UPDATE – (11:30 a.m. HST on Wednesday, September 21)
- Following Tuesday’s sudden, short-lived increase in activity, the summit eruption of Kīlauea Volcano continued on Wednesday. All activity remains confined to the crater floor of Halemaʻumaʻu inside Hawaiʻi Volcanoes National Park, with no significant changes in areas outside of the summit.
- After a large increase in inflationary tilt and a seismic swarm of more than 80 earthquakes on Tuesday afternoon, extensive lava breakouts began occurring along the western and northern parts of the crater floor. At the same time, a drop in the crater floor and the active part of the lava lake was observed.

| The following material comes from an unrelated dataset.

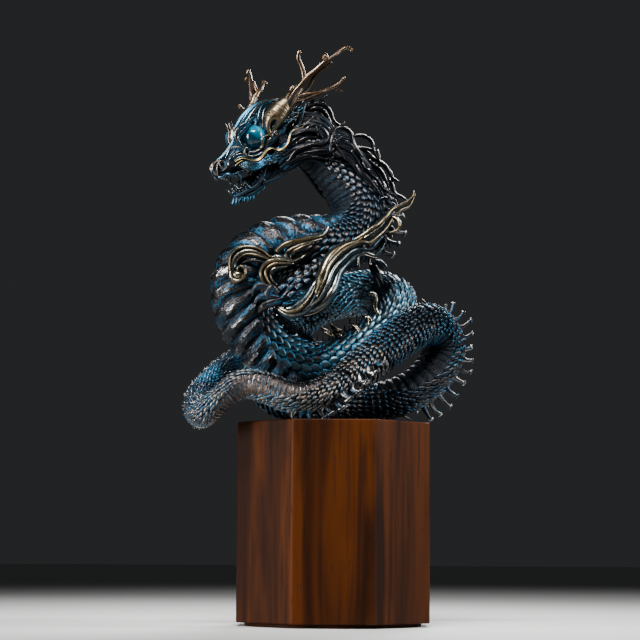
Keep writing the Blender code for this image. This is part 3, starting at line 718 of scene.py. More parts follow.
GILDED_LINE = [
    (28.2, 7, -2.7), (25.6, 7.4, -2.3), (22.8, 8.2, -3.2), (20.3, 9.2, -5.4), (16.8, 10, -6.8),
    (13.7, 11, -6), (10.2, 12.2, -4.2), (8.1, 13, -4.4), (5.9, 13.8, -6.4), (4.3, 15, -7),
    (1.8, 16.5, -6.5), (-0.4, 18, -4.6), (-2.2, 19, -2), (-4.8, 19.5, -0.5), (-8.1, 20, -0.8),
    (-11.4, 20, -1.5)
]


def head_axes():
    """The head's forward, side and up directions. The side direction points to the dragon's left."""
    yaw, pitch, roll = (math.radians(a) for a in (HEAD_YAW, HEAD_PITCH, HEAD_ROLL))
    level = math.cos(pitch)
    forward = -np.array([math.cos(yaw) * level, math.sin(yaw) * level, math.sin(pitch)])
    up = unit([0, 0, 1] - forward * forward[2])
    side = np.cross(up, forward)
    return forward, math.cos(roll) * side + math.sin(roll) * up, math.cos(roll) * up - math.sin(roll) * side


HEAD_FORWARD, HEAD_SIDE, HEAD_UP = head_axes()


def head_place(points, mirror=1):
    """Points given as (forward, side, up) on the head, in the object's frame."""
    return HEAD_ORIGIN + np.asarray(points, float) * [1, mirror, 1] @ [HEAD_FORWARD, HEAD_SIDE, HEAD_UP]


def head_outward(points):
    """Directions away from the skull's long axis."""
    along = ((points - HEAD_ORIGIN) @ HEAD_FORWARD)[:, None]
    return unit(points - (HEAD_ORIGIN + along * HEAD_FORWARD + (3 - 0.2 * along) * HEAD_UP))


def lofted(skin, sections, seed, furrows, power=0.9):
    """A skin over sections: half width * cos and half height * sin, both raised to `power`."""
    places = np.array(sections, float)
    at = np.linspace(places[0, 0], places[-1, 0], 110)
    top, low, wide = natural_spline(places[:, 0], places[:, 1:], at).T[..., None]
    at = at[:, None]
    angle = circle(96)
    c, s = np.cos(angle), np.sin(angle)
    flow = noise(at * 0.22, angle * 6 + at * 0.1, seed) - 0.5
    flow = flow + 0.5 * (noise(at * 0.5, angle * 14 + at * 0.3, seed + 1) - 0.5)
    bump = furrows * flow
    across = (np.maximum(wide, 0.2) + bump) * np.sign(c) * np.abs(c) ** power
    high = (top + low) / 2 + ((top - low) / 2 + bump) * np.sign(s) * np.abs(s) ** power
    grid = np.stack([at + 0 * across, across, high], -1)
    skin.add_tube(head_place(grid), np.clip(0.3 + 1.3 * flow, 0.02, 1), noise(at * 0.1, angle * 2, 9))


def eye_rim(reach, start, end, side, count):
    """Points on an arc about the eye, at `reach` from its middle, between two angles in degrees.

    Angles start at the front and turn upwards; `side` gives how far out the arc lies along it.
    """
    angle, share = np.radians(np.linspace(start, end, count)), np.linspace(0, 1, count)
    sides = np.interp(share, np.linspace(0, 1, len(side)), side)
    return np.stack([EYE_PLACE[0] + reach * np.cos(angle), sides, EYE_PLACE[2] + reach * np.sin(angle)], 1)


def add_teeth(skin, line, count, length, down, random):
    """Small teeth along a line on the head: cones that lean a little, every other one shorter."""
    path, _ = smooth_path(line, count)
    for i, root in enumerate(path):
        size = length * (0.6 + 0.4 * (i % 2)) * random.uniform(0.85, 1.15)
        tip = root + np.array([0.5, 0.25 * np.sign(root[1]), -size if down else size])
        points = head_place(np.array([root - (tip - root) * 0.2, (root + tip) / 2 + [0.15, 0, 0], tip]))
        add_branch(skin, points, (0.75, 0.55, 0.12), random, 0.02, 0.95, 0.3)


# The lines that the teeth stand on, and each fang's root, bend, tip and radius.
UPPER_TEETH = [
    (9.5, 9.6, -10.6), (16, 8.8, -10.6), (22, 7.2, -9.8), (28, 5.6, -8.8), (33, 4.4, -8.2), (36, 2.2, -7.2)]
LOWER_TEETH = [(14, 8, -13), (19, 7.4, -16.4), (25, 5.8, -18.8), (30, 4.2, -19), (32.4, 2, -18.9)]
FANGS = [((28, 5.4, -8.4), (28.6, 6.2, -12), (29.6, 6, -14.6), 0.85),
         ((33, 2, -19), (34.3, 3, -15.6), (34.9, 3, -14.4), 0.6),
         ((25.4, 6.2, -19.8), (27, 6.5, -16.6), (27.3, 6.3, -14.2), 0.75)]
TONGUE = [(0, 0, -13), (10, 0, -15), (20, 0, -15), (26, 0.6, -14), (30, 1, -15.4)]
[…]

- The active part of the lava lake dropped by 10 meters (33 feet) and other parts of the crater floor dropped by several meters.
- No unusual activity has been noted along the East Rift Zone or Southwest Rift Zone.
From the USGS Hawaiian Volcano Observatory on Wednesday morning:
Activity Summary: The summit eruption of Kīlauea Volcano, within Halemaʻumaʻu crater, continued over the past 24 hours. Extensive breakouts have occurred along the western and northern parts of the crater floor within this time. These breakouts coincided with a drop in the crater floor and the active part of the lava lake. All activity remains confined to the crater floor of Halemaʻumaʻu with no significant changes in areas outside of the summit.
Halemaʻumaʻu Lava Lake Observations: Eruption of lava from the western vent into the active lava lake and onto the crater floor continued over the past 24 hours with extensive breakouts in the western and northern parts of the crater floor starting at 4:00 PM HST on September 20, 2022. The active part of the lava lake dropped by 10 meters (33 feet) and other parts of the crater floor dropped by several meters (several yards). Overflight measurements from September 12, 2022, indicated that the crater floor had seen a total rise of about 143 meters (469 feet), and that 111 million cubic meters (29.2 billion gallons) of lava had been effused since the beginning of this eruption on September 29, 2021.
Summit Observations: Summit tiltmeters recorded a large increase in inflationary tilt of approximately 12 microrads (at UWE) and 1.5 microrads (at SDH) from 3:00 to 4:00 PM, which has remained flat since. This was in association with a summit seismic swarm of more than 80 earthquakes from 3:00 PM to 6:00 PM. Most earthquakes in this swarm occurred approximately 1 mile (1.5 kilometers) beneath Halemaʻumaʻu. The largest recorded earthquake was a magnitude 2.9, with the majority of the earthquakes being less than magnitude 2. Volcanic tremor remains above background levels. A sulfur dioxide (SO2) emission rate of approximately 1055 tonnes per day (t/d) was measured on September 20, 2022.
Rift Zone Observations: No unusual activity has been noted along the East Rift Zone or Southwest Rift Zone; low rates of ground deformation and seismicity continue along both. Measurements from continuous gas monitoring stations downwind of Puʻuʻōʻō in the middle East Rift Zone remain below detection limits for SO2, indicating that SO2 emissions from Puʻuʻōʻō are negligible.
Hazard Analysis: This eruption at Kīlauea’s summit is occurring within a closed area of Hawaiʻi Volcanoes National Park. High levels of volcanic gas are the primary hazard of concern, as this hazard can have far-reaching effects downwind. Large amounts of volcanic gas—primarily water vapor (H2O), carbon dioxide (CO2), and sulfur dioxide (SO2)—are continuously released during eruptions of Kīlauea Volcano. As SO2 is released from the summit, it reacts in the atmosphere to create the visible haze known as vog (volcanic smog) that has been observed downwind of Kīlauea. Vog creates the potential for airborne health hazards to residents and visitors, damages agricultural crops and other plants, and affects livestock.